ECLI:NL:CRVB:2017:1003
Centrale Raad van Beroep
- Hoger beroep
- Rechtspraak.nl
Herziening en terugvordering van bijstand op basis van kasstortingen als inkomen
In deze zaak heeft de Centrale Raad van Beroep op 28 februari 2017 uitspraak gedaan in hoger beroep tegen een eerdere uitspraak van de rechtbank Rotterdam. De appellante, die sinds 6 september 2013 bijstand ontvangt op basis van de Participatiewet, heeft in hoger beroep de beslissing van het college van burgemeester en wethouders van Rotterdam aangevochten. Het college had de bijstand van appellante herzien en een bedrag van € 745,85 teruggevorderd, omdat het college de kasstortingen op haar bankrekening als inkomen had aangemerkt. Appellante stelde dat deze stortingen afkomstig waren van een lening aan haar ex-partner en dat zij deze bedragen niet als inkomen moest opgeven.

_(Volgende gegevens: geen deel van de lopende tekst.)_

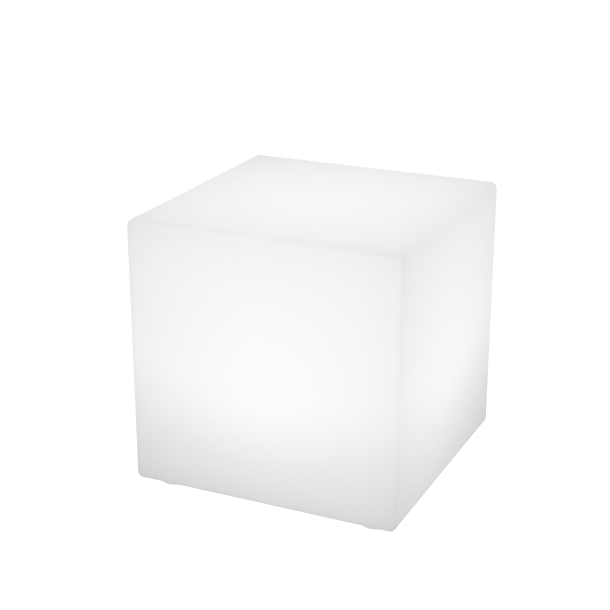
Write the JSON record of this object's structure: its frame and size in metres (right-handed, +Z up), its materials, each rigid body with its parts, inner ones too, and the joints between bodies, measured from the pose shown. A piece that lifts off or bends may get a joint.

Tijdens de zitting op 17 januari 2017 is appellante verschenen, bijgestaan door haar advocaat, terwijl het college niet aanwezig was. De Raad heeft vastgesteld dat appellante geen melding heeft gemaakt van de stortingen op haar bankrekening, die in totaal € 783,- bedroegen. De Raad heeft de argumenten van appellante, waaronder de stelling dat de stortingen niet als inkomen moeten worden aangemerkt omdat het om terugbetalingen van een lening ging, niet gevolgd. De Raad heeft geoordeeld dat kasstortingen in beginsel als inkomen worden beschouwd, ongeacht of het gaat om geleende bedragen.
Appellante heeft ook aangevoerd dat er dringende redenen zijn om van terugvordering af te zien, maar de Raad heeft geoordeeld dat zij niet voldoende bewijs heeft geleverd voor onaanvaardbare gevolgen van de terugvordering. De Raad heeft de eerdere uitspraak van de rechtbank bevestigd en het verzoek om schadevergoeding afgewezen. De uitspraak benadrukt de verplichting van bijstandsontvangers om alle relevante inkomsten te melden en de gevolgen van het niet voldoen aan deze verplichting.